A pressed-up steel crankshaft spins on rolling-element bearings inside the two-piece cast aluminum alloy crankcase—“all very conventional at first glance but with numerous unique Ricardo details,” said Niederhofer. The pistons, which feature a proprietary crown geometry, are fitted to one-piece connecting rods (also with rolling-element big-end bearings) and ride in Nikasil-coated bores.

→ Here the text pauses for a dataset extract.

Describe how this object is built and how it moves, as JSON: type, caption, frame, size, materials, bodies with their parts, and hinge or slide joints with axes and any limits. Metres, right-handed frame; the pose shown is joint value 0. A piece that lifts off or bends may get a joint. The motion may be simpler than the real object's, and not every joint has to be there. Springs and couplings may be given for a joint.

The Wolverine’s Magneti Marelli ECU is from a motocross bike; it controls ignition to one conventional spark plug per cylinder. A lighter, purpose-built ECU is being developed for production. A mechanical oil pump pressurizes an oil tank mounted on top of the crankcase, providing the fuel-lubricant mix. Besides the injected pre-mix, the engine also employs total-loss oiling in some locations.

Cakebread’s team is developing a tuned expansion-chamber exhaust system that packages completely within the tight confines of the Nightwind 2’s molded carbon-composite body. The exhaust system design, not yet finalized as of early June, leverages Ricardo’ extensive experience in acoustics simulation, computational fluid dynamics, and NVH attenuation. Exhaust scavenging performance is “optimized" for the application. 

The Wolverine 3’s height, depth, and width measure 6.9 x 7.5 x 10.5 in (175 x 190.5 x 267 mm), respectively. The complete engine weighs 7 lb (3.2 kg).

The development program “was really about using good engineering practice and a lot of heavy analysis-led design,” Cakebread noted. The team assembled for the program numbered about 30 people but not all were dedicated to Wolverine 100% of the time, Cakebread explained.

The basic concept was based on an earlier Ricardo backpack-engine program. When it was approved, the team investigated more than 20 potential production designs, including some super-lightweight concepts using magnesium construction.

Other layouts, including a parallel twin, were discussed. The designers settled on an oversquare "boxer" arrangement because of its smooth-running characteristics, even cylinder cooling, and its flat, compact package. The team also studied use of a “power valve” mechanical port induction system as pioneered by Yamaha, but it was ultimately rejected as too complex.

Extended altitude capability

The Nightwind 2—the Ricardo-engined version is coded NW-2R—has its engine in a pusher-type configuration. The engine spins the prop directly (without gear reduction) at 6000 crankshaft rpm.

To date, UAV power (including that of the original Nightwind 2) has come from a variety of off-the-shelf sources including scale-model R/C (hobby) engines and small industrial two-strokes such as those used in weed wackers. None are optimized for UAV duty cycles and are compromised in range and performance, Mangold noted.

Niederhofer said the Wolverine 3 will enable the Nightwind 2 to operate at ceilings up to 20,000 ft (6100 m)—double the altitude of the current aircraft. Maximum altitude capability in silent (all-electric) operation is extended to 6000 ft (1829 m), a six-fold increase. And operating duration is extended from 30 minutes to several hours, depending on fuel tank capacity.

Ricardo engineers are excited about the program’s prospects in what they believe is a new market for the company.